[Start Dataset excerpt]

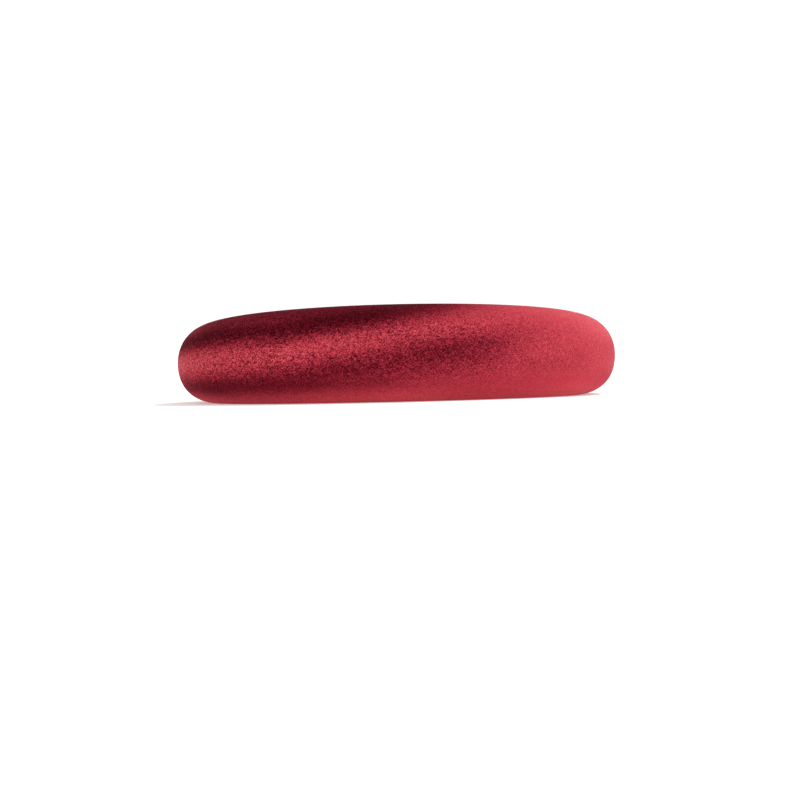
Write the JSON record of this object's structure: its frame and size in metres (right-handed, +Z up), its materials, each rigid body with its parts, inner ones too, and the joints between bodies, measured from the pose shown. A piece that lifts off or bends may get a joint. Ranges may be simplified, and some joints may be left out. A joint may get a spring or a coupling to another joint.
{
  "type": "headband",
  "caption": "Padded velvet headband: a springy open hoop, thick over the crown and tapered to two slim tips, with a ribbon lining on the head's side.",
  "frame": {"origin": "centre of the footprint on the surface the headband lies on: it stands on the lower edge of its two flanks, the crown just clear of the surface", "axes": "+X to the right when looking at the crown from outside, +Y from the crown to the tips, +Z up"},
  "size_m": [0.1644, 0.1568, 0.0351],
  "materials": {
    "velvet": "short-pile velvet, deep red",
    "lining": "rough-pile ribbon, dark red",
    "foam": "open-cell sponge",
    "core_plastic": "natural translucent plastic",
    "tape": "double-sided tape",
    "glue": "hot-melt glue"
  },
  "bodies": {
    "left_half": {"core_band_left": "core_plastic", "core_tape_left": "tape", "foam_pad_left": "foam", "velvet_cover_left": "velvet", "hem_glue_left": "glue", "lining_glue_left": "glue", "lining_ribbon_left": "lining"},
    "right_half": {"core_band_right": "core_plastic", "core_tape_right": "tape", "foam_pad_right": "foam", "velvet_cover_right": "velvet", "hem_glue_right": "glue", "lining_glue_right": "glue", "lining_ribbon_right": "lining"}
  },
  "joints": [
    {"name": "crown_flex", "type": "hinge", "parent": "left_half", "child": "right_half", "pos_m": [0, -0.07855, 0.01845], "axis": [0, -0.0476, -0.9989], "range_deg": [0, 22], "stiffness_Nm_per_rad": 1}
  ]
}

[End Dataset excerpt]

• _Goal_:
Repeat the whole listing exactly, keeping every line intact.

• _Exercise output_:
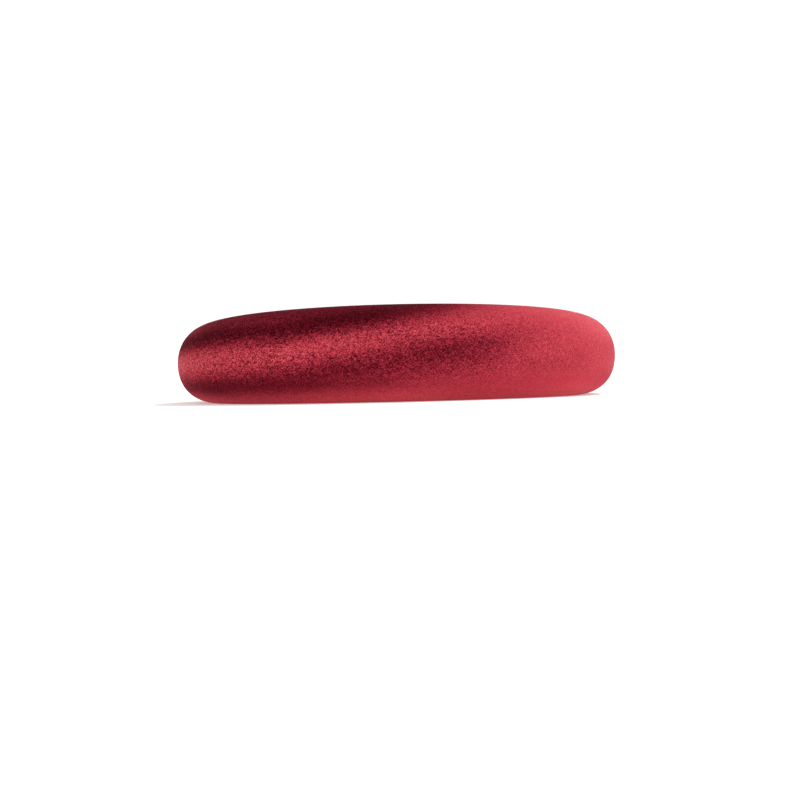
Write the JSON record of this object's structure: its frame and size in metres (right-handed, +Z up), its materials, each rigid body with its parts, inner ones too, and the joints between bodies, measured from the pose shown. A piece that lifts off or bends may get a joint. Ranges may be simplified, and some joints may be left out. A joint may get a spring or a coupling to another joint.
{
  "type": "headband",
  "caption": "Padded velvet headband: a springy open hoop, thick over the crown and tapered to two slim tips, with a ribbon lining on the head's side.",
  "frame": {"origin": "centre of the footprint on the surface the headband lies on: it stands on the lower edge of its two flanks, the crown just clear of the surface", "axes": "+X to the right when looking at the crown from outside, +Y from the crown to the tips, +Z up"},
  "size_m": [0.1644, 0.1568, 0.0351],
  "materials": {
    "velvet": "short-pile velvet, deep red",
    "lining": "rough-pile ribbon, dark red",
    "foam": "open-cell sponge",
    "core_plastic": "natural translucent plastic",
    "tape": "double-sided tape",
    "glue": "hot-melt glue"
  },
  "bodies": {
    "left_half": {"core_band_left": "core_plastic", "core_tape_left": "tape", "foam_pad_left": "foam", "velvet_cover_left": "velvet", "hem_glue_left": "glue", "lining_glue_left": "glue", "lining_ribbon_left": "lining"},
    "right_half": {"core_band_right": "core_plastic", "core_tape_right": "tape", "foam_pad_right": "foam", "velvet_cover_right": "velvet", "hem_glue_right": "glue", "lining_glue_right": "glue", "lining_ribbon_right": "lining"}
  },
  "joints": [
    {"name": "crown_flex", "type": "hinge", "parent": "left_half", "child": "right_half", "pos_m": [0, -0.07855, 0.01845], "axis": [0, -0.0476, -0.9989], "range_deg": [0, 22], "stiffness_Nm_per_rad": 1}
  ]
}